Angel Leonie Coulby (born 30 August 1980) is an English actress. She gained recognition for portraying the character Gwen (Guinevere) in the BBC fantasy series Merlin.

Early life
Coulby was born and grew up in Finsbury Park, Islington, London, and is of Afro-Guyanese descent. She studied for a degree in acting at Queen Margaret University, Edinburgh, achieved a first and was awarded the Laurence Olivier Bursary in 2000.

Career
Coulby was first seen in an episode of Scariest Places on Earth as a student who had an encounter with a ghost. Her breakthrough came in 2001 with her role in the Johnny Vaughan BBC sitcom 'Orrible.

She was later chosen to play Gwen, also known as Guinevere who would later become Queen, in the BBC One fantasy TV series Merlin. In an interview with the Los Angeles Times, Coulby stated that in playing Gwen she "liked the idea that you go on a bit of a journey as an actor, starting off as a humble maidservant, kind of a bit bumbling, and then obviously growing into this very capable queen", and it was "really nice to have that range throughout a job". She starred in all the five seasons, appearing in 61 of the 65 episodes.

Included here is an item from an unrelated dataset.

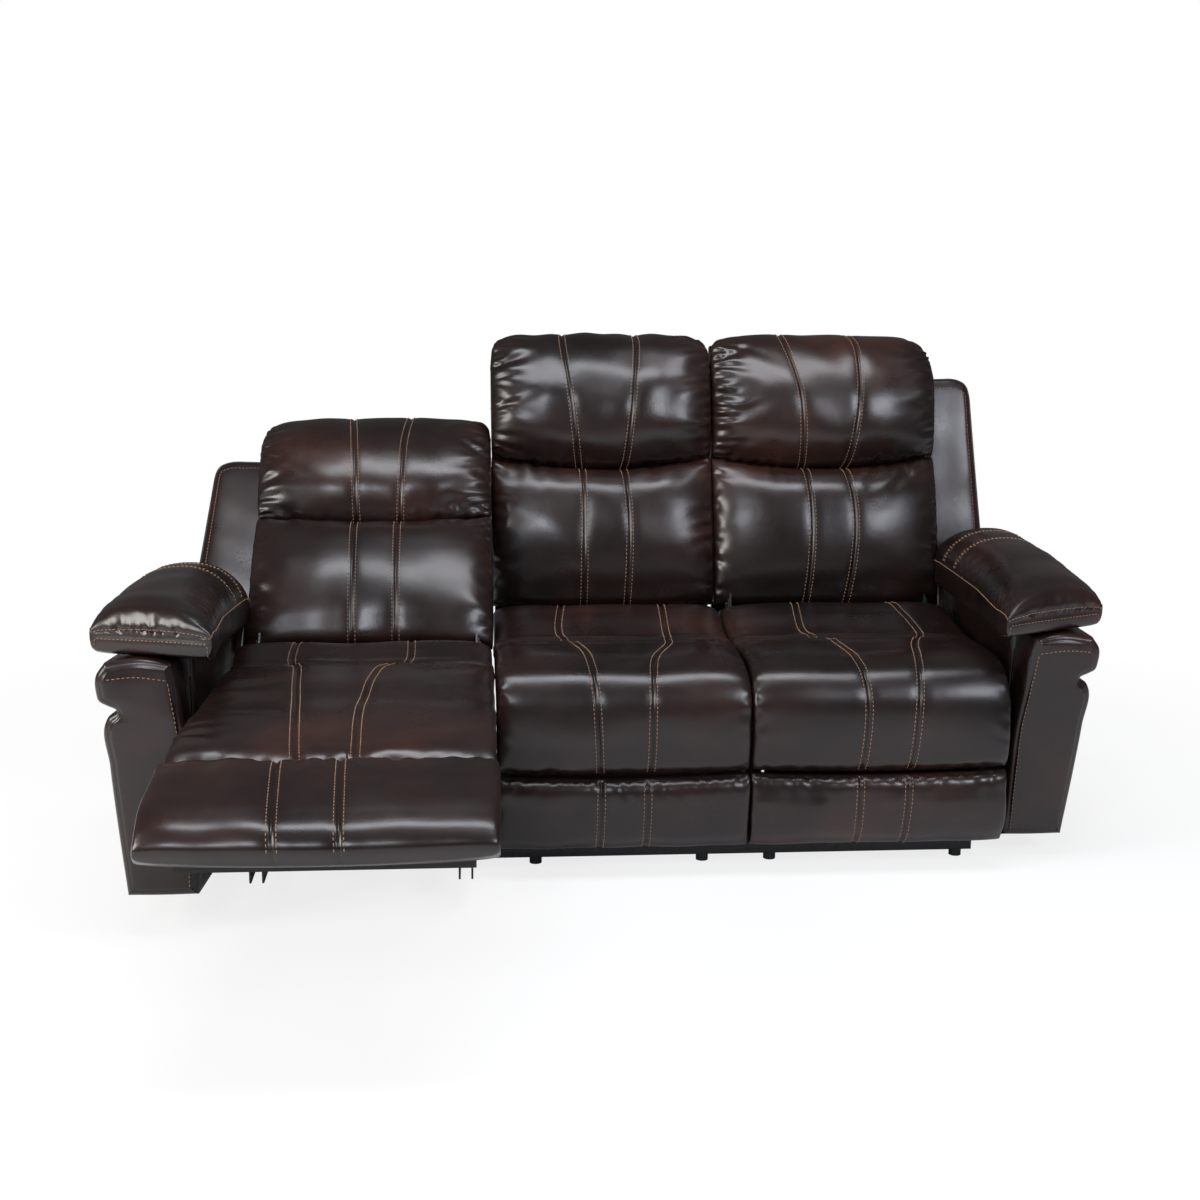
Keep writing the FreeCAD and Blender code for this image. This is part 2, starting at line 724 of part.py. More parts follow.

She took the star role of the jazz singer Jessie in the BBC Two Stephen Poliakoff six-part 2013 drama serial Dancing on the Edge, alongside Chiwetel Ejiofor, John Goodman, Matthew Goode, Anthony Head and Jacqueline Bisset.

It was announced in February 2013 that Coulby would star in The Tunnel, a British-French remake of Scandinavian crime drama, The Bridge. She starred alongside Stephen Dillane and Clémence Poésy. The first series aired in late 2013, and Coulby reprised her role for a second series in 2016.

Coulby returned to the stage for the first time since 2014 in Rupert Goold's Albion at the Almeida Theatre in February 2020, which was filmed and broadcast on BBC Four in August 2020.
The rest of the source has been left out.